Invest and use mobile-ready technology sales tools, such as customer relationship management, marketing, online line cards, competitive information and analysis, territory information, whitepapers and case studies.
Use these tools to engage in an active conversation stream with current customers, prospects and referrals.
• Specialization: technology, product and application. Your customers are changing daily. You can’t afford to stay put!
Represent products and services that customers will need first and fast when they are in trouble. Be easy to contact when they are knee-deep in a crisis. Move beyond phone and email. Be known for your dependable crisis management.
• Multigenerational issues. Hire right and develop deliberately. By now, you have read all kinds of articles and listened to a constant barrage about the difficulties of attracting, hiring and keeping Millennials. Are you deliberately doing the following?
1. Sell well, leave well. Have your departing experts mentor younger employees. Grab and transfer the intellectual property your retirees spent years accruing.

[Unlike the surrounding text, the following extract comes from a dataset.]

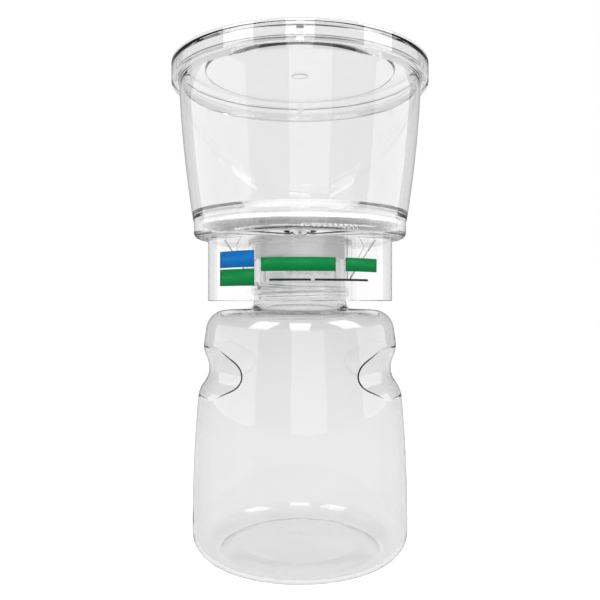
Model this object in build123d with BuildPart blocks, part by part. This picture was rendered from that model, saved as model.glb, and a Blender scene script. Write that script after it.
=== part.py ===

2. SWOT your sales teams. Young salespeople and experienced salespeople call on your buyers. You know what happens when experienced sales call on experienced buyers and you know the challenge of young sales calling on those same buyers. Show your entire sales team what to do when they are in unfamiliar multigenerational situations.
3. Maximize information. Capitalize on the technical focus, bottom-line profitability knowledge, communication expertise and goal-oriented vision in your sales team.
4. Develop deliberately. Provide opportunities for your team to acquire the skills they need.
Don’t forget about channel consolidation or highlighting the market value of reps — these will continue to be issues we face in the future.
Selling in the Future
• New game, new rules. Do you prefer chess or poker? Are you a strategist, anticipating two or three moves ahead of where you are now or do you play your cards close to the vest? Regardless of how you choose to play in the future, the only way you can fully control your business is by “owning” the rules. Differentiate yourself — identify how you bring the greatest value to your customers, then prove it with every interaction.
• Technology above relationships. None of us want to believe that key relationships will take a back seat to technology, losing value in the future. Whatever side of the fence you stand on, know that everyone has become instant information addicts.
Collect, sort, quantify, measure and analyze information. Use that analysis to bring value to your customer. Give them trends, insight into what is in the R&D pipeline and competitive info.
Use new and valuable resources to continually up your game. My suggestion is to read “Smartcuts: How Hackers, Innovators, and Icons Accelerate Success” by Shane Snow.
• Specialized system/solution sellers. Stronger reps get stronger. Smaller reps are vulnerable. Market research confirms the specialized system/solution sellers are the only ones who will consistently thrive.
Specialized reps do more than promote application opportunities for their synergistic products. Use every available tool to create new demand and make it easy for your customer to implement it. Provide analysis and measurement to support new solutions.
Move beyond your current buyers. Find the engineer, contractor, owner or end-user to frame the opportunity, provide the specifications and open the platform for your specialty — your ability to provide and deliver.
On your website, mobile app and other digital solutions, provide more than what your customer can find on any general or industry search engine.
Unless you have a crystal ball, becoming a successful Rep of the Future requires hard work, deliberate action, strategy and dedication to your profession. Regardless of what you see as your biggest challenge or how you define your key differentiators, there is no question that the Rep of the Future will respond to the market as a specialized solution provider. Believe it to see it — then be it.